----- Supplied material -----

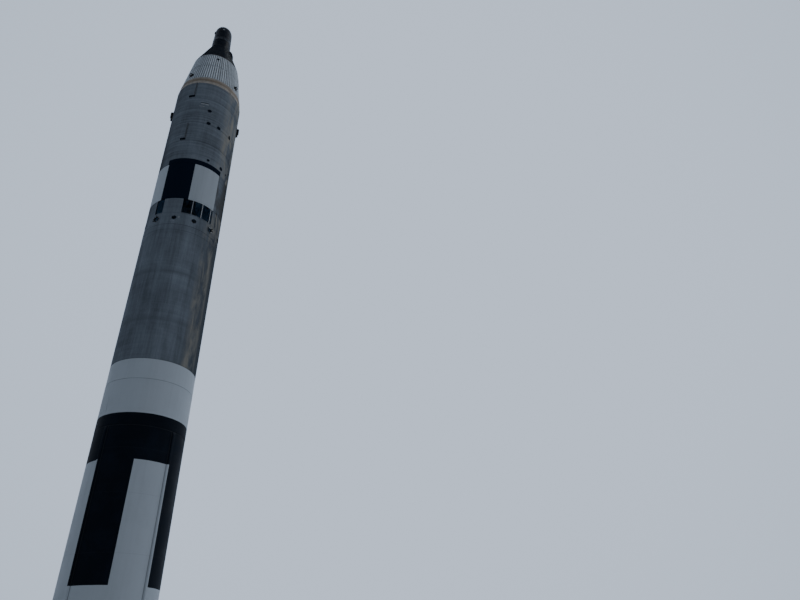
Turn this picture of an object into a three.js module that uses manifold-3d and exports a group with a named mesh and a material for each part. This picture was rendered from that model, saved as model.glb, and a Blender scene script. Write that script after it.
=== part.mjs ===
// Two-stage crewed space rocket, 33.2 m tall and 3.05 m across, at full size.
//
// Millimetres, +Z up. The origin is on the vehicle's axis in the hold-down plane, which is the
// lower edge of the tail skirt. -Y faces the side with the paint sectors' middle line.
// An azimuth is in degrees from -Y towards +X, so +X is at 90 and the crew's hatches are at 180.

import * as THREE from 'three';
import { mergeVertices } from 'three/addons/utils/BufferGeometryUtils.js';
import Module from 'manifold-3d';

const wasm = await Module();
wasm.setup();

// Heights of the joints between sections, from the hold-down plane up.
const NOZZLE_EXIT = -1520;
const TAIL_SKIRT_TOP = 1300;
const FUEL_TANK_TOP = 8120;
const BETWEEN_TANKS_TOP = 9820;
const OXIDIZER_TANK_TOP = 16700;
const INTERSTAGE_TOP = 18070;
const UPPER_SKIRT_TOP = 20120;
const UPPER_FUEL_TOP = 21510;
const UPPER_BETWEEN_TOP = 22680;
const UPPER_OXIDIZER_TOP = 24300;
const FORWARD_SKIRT_TOP = 25400;
const MATING_RING_TOP = 25870;
const EQUIPMENT_TOP = 27050;
const ADAPTER_TOP = 28040;
const HEAT_SHIELD_TOP = 28110;
const CABIN_TOP = 29800;
const THRUSTER_SECTION_TOP = 30250;
const NOSE_SHOULDER = 31250;
const NOSE_TOP = 31400;
const TIP = 31680;

// Radii.
const BODY_RADIUS = 1524;
const MATING_RADIUS = 1465;
const CABIN_BASE_RADIUS = 1143;
const CABIN_NECK_RADIUS = 490;
const THRUSTER_SECTION_RADIUS = 485;
const NOSE_SHOULDER_RADIUS = 440;
const NOSE_RADIUS = 405;

// Walls, gaps and facets.
const SKIRT_WALL = 40;
const CABIN_WALL = 64;
const GAP = 0.3;
const ROUND = 48;
const BELL_ROUND = 24;
const SMALL_ROUND = 12;

// Windows and ports through the wall below the stage joint.
const VENT_COUNT = 21;
const BLANK_VENTS = [4, 5, 18, 19];
const VENT_FIRST = -6.5;
const VENT_PITCH = 15.786;
const VENT_WIDTH = 14.5;
const VENT_BOTTOM = 17330;
const VENT_HEIGHT = 740;
const PORT_COUNT = 12;
const PORT_FIRST = 15;
const PORT_HEIGHT = 17030;
const PORT_RADIUS = 100;

// Main engine: two thrust chambers on gimbals, side by side along X.
const CHAMBER_OFFSET = 750;
const PIVOT_HEIGHT = 330;
const YOKE_SEAT = 236;
const THROAT_HEIGHT = -430;
const BELL_EXIT_RADIUS = 575;
const BELL_WALL = 24;
const GIMBAL_PIN_RADIUS = 20;
const GIMBAL_LUG_INNER = 70;
const GIMBAL_LUG_OUTER = 100;

// Hatches, each hinged along the slanted line at its outer edge.
const HATCH_BOTTOM = 28330;
const HATCH_TOP = 29480;
const HATCH_TOP_GAP = 28;
const HATCH_INNER_EDGE = 2.5;
const HATCH_OUTER_EDGE = 46;
const HATCH_GAP_ANGLE = 0.6;
const HINGE_ANGLE = 47.3;
const HINGE_STANDOFF = 26;
const KNUCKLE_RADIUS = 18;
const KNUCKLE_PITCH = 330;

const CABIN_SLOPE = (CABIN_BASE_RADIUS - CABIN_NECK_RADIUS) / (CABIN_TOP - ADAPTER_TOP);

// Finishes: colour, roughness, metalness.
const FINISH = {
  whitePaint: [0xb9bfc4, 0.55, 0.0],
  blackPaint: [0x0a0d14, 0.5, 0.0],
  bareMetal: [0x6b747c, 0.45, 0.85],
  primer: [0x6f6658, 0.7, 0.1],
  ribbedWhite: [0x9aa3ab, 0.6, 0.05],
  engineMetal: [0x55585c, 0.4, 0.9],
  darkSteel: [0x2a2d31, 0.5, 0.8],
  heatShield: [0x5a4634, 0.9, 0.0],
  fabric: [0x77786f, 0.9, 0.0],
  glass: [0x1b2226, 0.1, 0.0],
};

function material(name) {
  const [color, roughness, metalness] = FINISH[name];
  return new THREE.MeshStandardMaterial({ color, roughness, metalness });
}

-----

> _Work to complete_:
Everything from the first line above through the line that contains "wasm.setup();" should be duplicated exactly, please, and nothing beyond it.

> _Output of the exercise_:
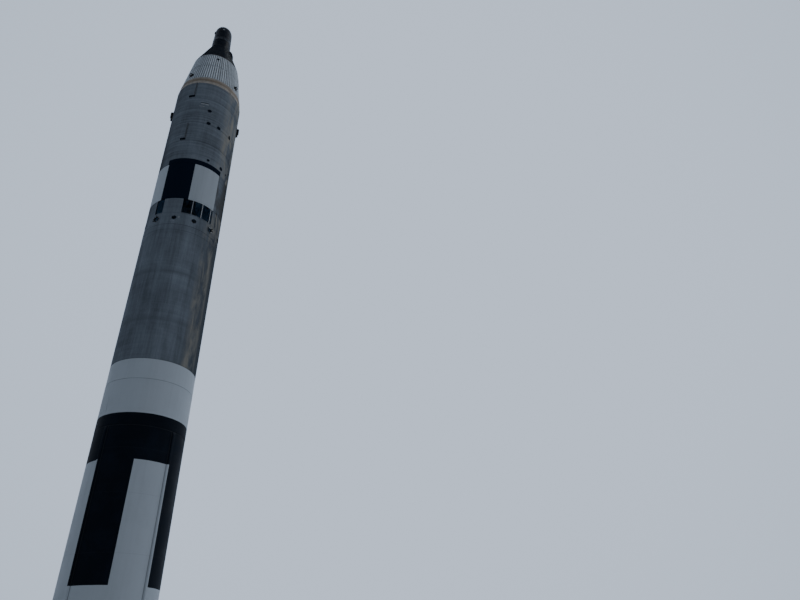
Turn this picture of an object into a three.js module that uses manifold-3d and exports a group with a named mesh and a material for each part. This picture was rendered from that model, saved as model.glb, and a Blender scene script. Write that script after it.
=== part.mjs ===
// Two-stage crewed space rocket, 33.2 m tall and 3.05 m across, at full size.
//
// Millimetres, +Z up. The origin is on the vehicle's axis in the hold-down plane, which is the
// lower edge of the tail skirt. -Y faces the side with the paint sectors' middle line.
// An azimuth is in degrees from -Y towards +X, so +X is at 90 and the crew's hatches are at 180.

import * as THREE from 'three';
import { mergeVertices } from 'three/addons/utils/BufferGeometryUtils.js';
import Module from 'manifold-3d';

const wasm = await Module();
wasm.setup();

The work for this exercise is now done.